%%

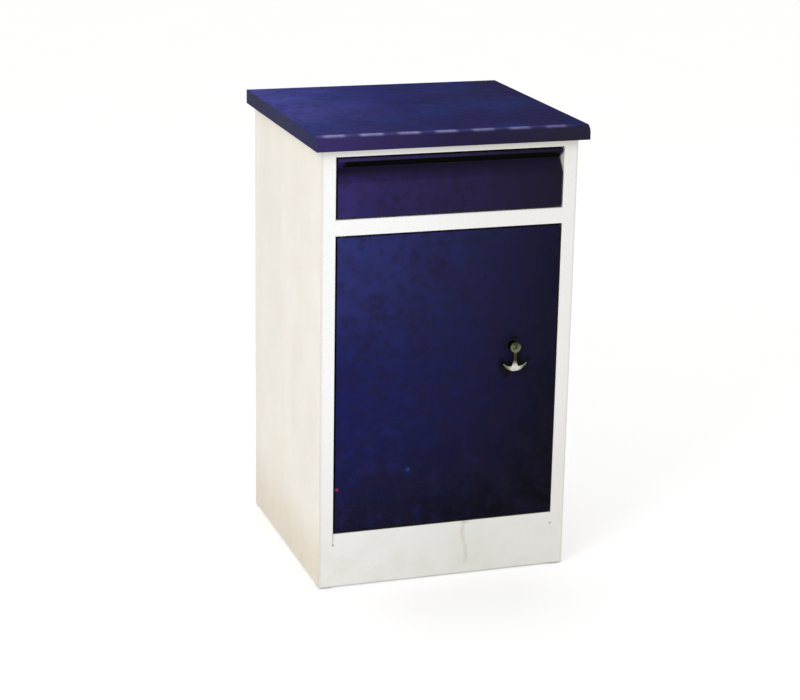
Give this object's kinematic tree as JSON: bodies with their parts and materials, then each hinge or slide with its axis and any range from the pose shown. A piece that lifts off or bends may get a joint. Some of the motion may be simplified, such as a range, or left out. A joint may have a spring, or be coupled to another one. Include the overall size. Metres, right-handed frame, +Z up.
{
  "type": "bedside cabinet",
  "caption": "Free-standing hospital bedside cabinet of folded steel with a finger-grip drawer over a hinged cupboard door, an anchor-shaped turn handle and an overhanging rounded top.",
  "frame": {"origin": "on the floor, under the middle of the top's outline", "axes": "+Z up; the drawer and door face -Y; +X is to the right of a person facing the cabinet"},
  "size_m": [0.488, 0.47, 0.812],
  "materials": {
    "white_enamel": "semi-gloss cream-white epoxy powder coat with slight orange peel",
    "blue_enamel": "semi-gloss navy powder coat",
    "blue_laminate": "satin blue post-formed laminate",
    "edge_band": "satin dark blue glued edge band",
    "particle_board": "bare particle board",
    "zinc_steel": "zinc-plated steel",
    "handle_chrome": "polished chrome on a die casting",
    "lock_metal": "nickel-plated cylinder face",
    "white_nylon": "moulded nylon",
    "black_plastic": "moulded black plastic",
    "black_rubber": "moulded black rubber"
  },
  "bodies": {
    "carcass": {"left_side_panel": "white_enamel", "right_side_panel": "white_enamel", "back_panel": "white_enamel", "plinth_panel": "white_enamel", "mid_rail": "white_enamel", "top_rail": "white_enamel", "cupboard_floor": "white_enamel", "divider_panel": "white_enamel", "inner_shelf": "white_enamel", "shelf_clips": "zinc_steel", "foot_plate_front_left": "zinc_steel", "foot_plate_front_right": "zinc_steel", "foot_plate_rear_left": "zinc_steel", "foot_plate_rear_right": "zinc_steel", "rubber_foot_front_left": "black_rubber", "rubber_foot_front_right": "black_rubber", "rubber_foot_rear_left": "black_rubber", "rubber_foot_rear_right": "black_rubber", "top_board": "particle_board", "top_laminate": "blue_laminate", "top_edge_band_left": "edge_band", "top_edge_band_right": "edge_band", "top_edge_band_back": "edge_band", "top_screws": "zinc_steel", "cabinet_runner_left": "zinc_steel", "cabinet_runner_right": "zinc_steel", "runner_support_left": "zinc_steel", "runner_support_right": "zinc_steel", "carcass_rivets": "zinc_steel", "front_roller_axles": "zinc_steel", "door_pin_top": "zinc_steel", "door_pin_bottom": "zinc_steel", "thrust_washer": "black_plastic", "magnetic_catch": "black_plastic", "catch_rivets": "zinc_steel", "stop_buffers": "black_rubber"},
    "drawer": {"drawer_front": "blue_enamel", "drawer_inner_front": "white_enamel", "drawer_tray": "white_enamel", "drawer_back_wall": "white_enamel", "drawer_runner_left": "zinc_steel", "drawer_runner_right": "zinc_steel", "drawer_rivets": "zinc_steel", "rear_roller_axles": "zinc_steel"},
    "door": {"door_skin": "blue_enamel", "door_inner_panel": "blue_enamel", "door_bush_top": "black_plastic", "door_bush_bottom": "black_plastic", "handle_bush": "black_plastic", "catch_plate": "zinc_steel", "catch_plate_rivets": "zinc_steel"},
    "handle": {"anchor_handle": "handle_chrome", "handle_spindle": "zinc_steel", "latch_tongue": "zinc_steel", "tongue_nut": "zinc_steel"},
    "lock": {"lock_plug": "lock_metal"},
    "front_left_wheel": {"front_roller_left": "white_nylon"},
    "front_right_wheel": {"front_roller_right": "white_nylon"},
    "rear_left_wheel": {"rear_roller_left": "white_nylon"},
    "rear_right_wheel": {"rear_roller_right": "white_nylon"}
  },
  "joints": [
    {"name": "drawer_slide", "type": "slide", "parent": "carcass", "child": "drawer", "axis": [0, -1, 0], "range_m": [0, 0.3]},
    {"name": "door_swing", "type": "hinge", "parent": "carcass", "child": "door", "pos_m": [-0.193, -0.211, 0.37], "axis": [0, 0, -1], "range_deg": [0, 105]},
    {"name": "handle_turn", "type": "hinge", "parent": "door", "child": "handle", "pos_m": [0.1205, -0.222, 0.4235], "axis": [0, -1, 0], "range_deg": [0, 90]},
    {"name": "lock_turn", "type": "hinge", "parent": "handle", "child": "lock", "pos_m": [0.1205, -0.227, 0.4235], "axis": [0, -1, 0], "range_deg": [0, 90]},
    {"name": "front_left_wheel_spin", "type": "hinge", "parent": "carcass", "child": "front_left_wheel", "pos_m": [-0.1912, -0.178, 0.70495], "axis": [1, 0, 0], "range_deg": [0, 1920]},
    {"name": "front_right_wheel_spin", "type": "hinge", "parent": "carcass", "child": "front_right_wheel", "pos_m": [0.1912, -0.178, 0.70495], "axis": [1, 0, 0], "range_deg": [0, 1920]},
    {"name": "rear_left_wheel_spin", "type": "hinge", "parent": "drawer", "child": "rear_left_wheel", "pos_m": [-0.1885, 0.1555, 0.69425], "axis": [1, 0, 0], "range_deg": [0, 1920]},
    {"name": "rear_right_wheel_spin", "type": "hinge", "parent": "drawer", "child": "rear_right_wheel", "pos_m": [0.1885, 0.1555, 0.69425], "axis": [1, 0, 0], "range_deg": [0, 1920]}
  ],
  "couplings": [
    {"joint": "front_left_wheel_spin", "follows": "drawer_slide", "rad_per_m": 111.11},
    {"joint": "front_right_wheel_spin", "follows": "drawer_slide", "rad_per_m": 111.11},
    {"joint": "rear_left_wheel_spin", "follows": "drawer_slide", "rad_per_m": 111.11},
    {"joint": "rear_right_wheel_spin", "follows": "drawer_slide", "rad_per_m": 111.11}
  ]
}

%%

> Directions for this task
Copy out the full listing exactly.

> Result for this exercise
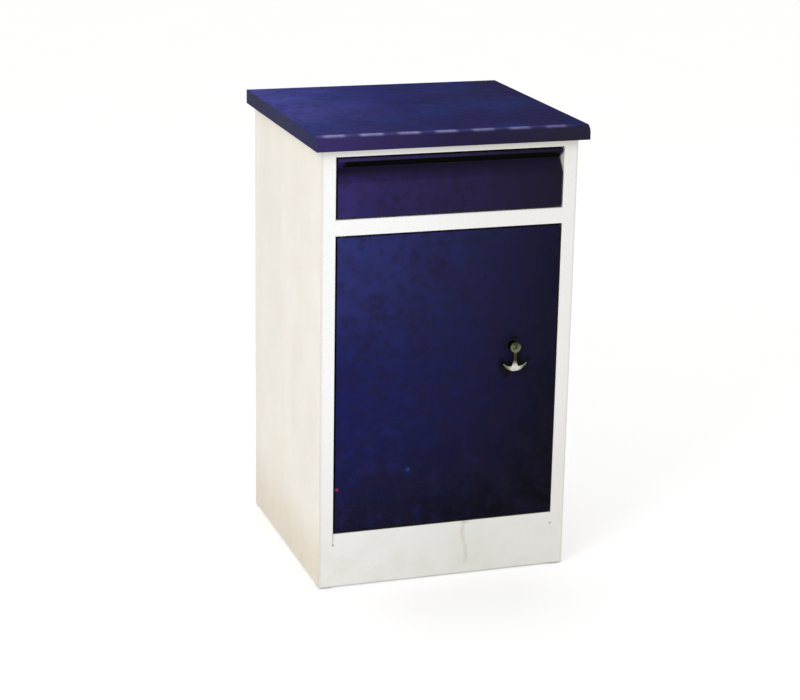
Give this object's kinematic tree as JSON: bodies with their parts and materials, then each hinge or slide with its axis and any range from the pose shown. A piece that lifts off or bends may get a joint. Some of the motion may be simplified, such as a range, or left out. A joint may have a spring, or be coupled to another one. Include the overall size. Metres, right-handed frame, +Z up.
{
  "type": "bedside cabinet",
  "caption": "Free-standing hospital bedside cabinet of folded steel with a finger-grip drawer over a hinged cupboard door, an anchor-shaped turn handle and an overhanging rounded top.",
  "frame": {"origin": "on the floor, under the middle of the top's outline", "axes": "+Z up; the drawer and door face -Y; +X is to the right of a person facing the cabinet"},
  "size_m": [0.488, 0.47, 0.812],
  "materials": {
    "white_enamel": "semi-gloss cream-white epoxy powder coat with slight orange peel",
    "blue_enamel": "semi-gloss navy powder coat",
    "blue_laminate": "satin blue post-formed laminate",
    "edge_band": "satin dark blue glued edge band",
    "particle_board": "bare particle board",
    "zinc_steel": "zinc-plated steel",
    "handle_chrome": "polished chrome on a die casting",
    "lock_metal": "nickel-plated cylinder face",
    "white_nylon": "moulded nylon",
    "black_plastic": "moulded black plastic",
    "black_rubber": "moulded black rubber"
  },
  "bodies": {
    "carcass": {"left_side_panel": "white_enamel", "right_side_panel": "white_enamel", "back_panel": "white_enamel", "plinth_panel": "white_enamel", "mid_rail": "white_enamel", "top_rail": "white_enamel", "cupboard_floor": "white_enamel", "divider_panel": "white_enamel", "inner_shelf": "white_enamel", "shelf_clips": "zinc_steel", "foot_plate_front_left": "zinc_steel", "foot_plate_front_right": "zinc_steel", "foot_plate_rear_left": "zinc_steel", "foot_plate_rear_right": "zinc_steel", "rubber_foot_front_left": "black_rubber", "rubber_foot_front_right": "black_rubber", "rubber_foot_rear_left": "black_rubber", "rubber_foot_rear_right": "black_rubber", "top_board": "particle_board", "top_laminate": "blue_laminate", "top_edge_band_left": "edge_band", "top_edge_band_right": "edge_band", "top_edge_band_back": "edge_band", "top_screws": "zinc_steel", "cabinet_runner_left": "zinc_steel", "cabinet_runner_right": "zinc_steel", "runner_support_left": "zinc_steel", "runner_support_right": "zinc_steel", "carcass_rivets": "zinc_steel", "front_roller_axles": "zinc_steel", "door_pin_top": "zinc_steel", "door_pin_bottom": "zinc_steel", "thrust_washer": "black_plastic", "magnetic_catch": "black_plastic", "catch_rivets": "zinc_steel", "stop_buffers": "black_rubber"},
    "drawer": {"drawer_front": "blue_enamel", "drawer_inner_front": "white_enamel", "drawer_tray": "white_enamel", "drawer_back_wall": "white_enamel", "drawer_runner_left": "zinc_steel", "drawer_runner_right": "zinc_steel", "drawer_rivets": "zinc_steel", "rear_roller_axles": "zinc_steel"},
    "door": {"door_skin": "blue_enamel", "door_inner_panel": "blue_enamel", "door_bush_top": "black_plastic", "door_bush_bottom": "black_plastic", "handle_bush": "black_plastic", "catch_plate": "zinc_steel", "catch_plate_rivets": "zinc_steel"},
    "handle": {"anchor_handle": "handle_chrome", "handle_spindle": "zinc_steel", "latch_tongue": "zinc_steel", "tongue_nut": "zinc_steel"},
    "lock": {"lock_plug": "lock_metal"},
    "front_left_wheel": {"front_roller_left": "white_nylon"},
    "front_right_wheel": {"front_roller_right": "white_nylon"},
    "rear_left_wheel": {"rear_roller_left": "white_nylon"},
    "rear_right_wheel": {"rear_roller_right": "white_nylon"}
  },
  "joints": [
    {"name": "drawer_slide", "type": "slide", "parent": "carcass", "child": "drawer", "axis": [0, -1, 0], "range_m": [0, 0.3]},
    {"name": "door_swing", "type": "hinge", "parent": "carcass", "child": "door", "pos_m": [-0.193, -0.211, 0.37], "axis": [0, 0, -1], "range_deg": [0, 105]},
    {"name": "handle_turn", "type": "hinge", "parent": "door", "child": "handle", "pos_m": [0.1205, -0.222, 0.4235], "axis": [0, -1, 0], "range_deg": [0, 90]},
    {"name": "lock_turn", "type": "hinge", "parent": "handle", "child": "lock", "pos_m": [0.1205, -0.227, 0.4235], "axis": [0, -1, 0], "range_deg": [0, 90]},
    {"name": "front_left_wheel_spin", "type": "hinge", "parent": "carcass", "child": "front_left_wheel", "pos_m": [-0.1912, -0.178, 0.70495], "axis": [1, 0, 0], "range_deg": [0, 1920]},
    {"name": "front_right_wheel_spin", "type": "hinge", "parent": "carcass", "child": "front_right_wheel", "pos_m": [0.1912, -0.178, 0.70495], "axis": [1, 0, 0], "range_deg": [0, 1920]},
    {"name": "rear_left_wheel_spin", "type": "hinge", "parent": "drawer", "child": "rear_left_wheel", "pos_m": [-0.1885, 0.1555, 0.69425], "axis": [1, 0, 0], "range_deg": [0, 1920]},
    {"name": "rear_right_wheel_spin", "type": "hinge", "parent": "drawer", "child": "rear_right_wheel", "pos_m": [0.1885, 0.1555, 0.69425], "axis": [1, 0, 0], "range_deg": [0, 1920]}
  ],
  "couplings": [
    {"joint": "front_left_wheel_spin", "follows": "drawer_slide", "rad_per_m": 111.11},
    {"joint": "front_right_wheel_spin", "follows": "drawer_slide", "rad_per_m": 111.11},
    {"joint": "rear_left_wheel_spin", "follows": "drawer_slide", "rad_per_m": 111.11},
    {"joint": "rear_right_wheel_spin", "follows": "drawer_slide", "rad_per_m": 111.11}
  ]
}